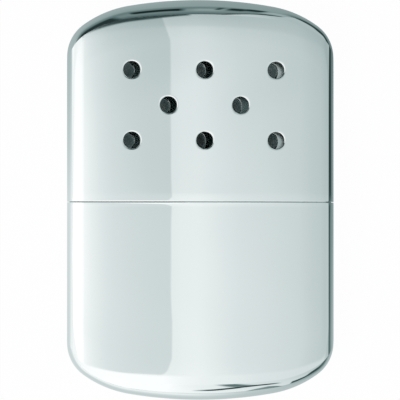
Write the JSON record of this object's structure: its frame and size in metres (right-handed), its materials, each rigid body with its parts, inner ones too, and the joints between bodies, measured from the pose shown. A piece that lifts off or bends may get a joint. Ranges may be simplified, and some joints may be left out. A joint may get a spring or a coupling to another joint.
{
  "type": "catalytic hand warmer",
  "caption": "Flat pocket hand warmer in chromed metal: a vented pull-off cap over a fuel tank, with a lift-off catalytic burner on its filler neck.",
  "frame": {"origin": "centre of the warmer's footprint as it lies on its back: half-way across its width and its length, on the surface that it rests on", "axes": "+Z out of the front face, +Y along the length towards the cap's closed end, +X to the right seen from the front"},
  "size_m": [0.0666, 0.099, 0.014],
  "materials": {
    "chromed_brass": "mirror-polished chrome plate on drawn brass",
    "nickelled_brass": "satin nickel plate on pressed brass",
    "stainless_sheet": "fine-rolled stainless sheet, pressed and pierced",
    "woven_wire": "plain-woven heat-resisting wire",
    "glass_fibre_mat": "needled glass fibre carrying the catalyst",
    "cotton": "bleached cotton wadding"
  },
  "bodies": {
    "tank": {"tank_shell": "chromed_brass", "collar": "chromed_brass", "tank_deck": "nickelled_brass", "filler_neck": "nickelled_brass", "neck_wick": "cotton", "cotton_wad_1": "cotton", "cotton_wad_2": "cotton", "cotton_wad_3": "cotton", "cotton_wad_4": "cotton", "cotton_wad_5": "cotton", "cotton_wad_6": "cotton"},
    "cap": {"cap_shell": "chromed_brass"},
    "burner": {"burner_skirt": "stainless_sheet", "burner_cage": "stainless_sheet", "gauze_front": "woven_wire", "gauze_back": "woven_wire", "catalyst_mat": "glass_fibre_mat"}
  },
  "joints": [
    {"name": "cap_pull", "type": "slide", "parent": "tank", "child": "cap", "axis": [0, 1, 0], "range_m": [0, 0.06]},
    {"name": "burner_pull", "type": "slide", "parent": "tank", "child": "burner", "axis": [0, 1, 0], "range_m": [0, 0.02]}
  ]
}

# # # #

Exercise brief -> Filter the listing above for the string "right" and copy every matching line.

Exercise response ->
Write the JSON record of this object's structure: its frame and size in metres (right-handed), its materials, each rigid body with its parts, inner ones too, and the joints between bodies, measured from the pose shown. A piece that lifts off or bends may get a joint. Ranges may be simplified, and some joints may be left out. A joint may get a spring or a coupling to another joint.
  "frame": {"origin": "centre of the warmer's footprint as it lies on its back: half-way across its width and its length, on the surface that it rests on", "axes": "+Z out of the front face, +Y along the length towards the cap's closed end, +X to the right seen from the front"},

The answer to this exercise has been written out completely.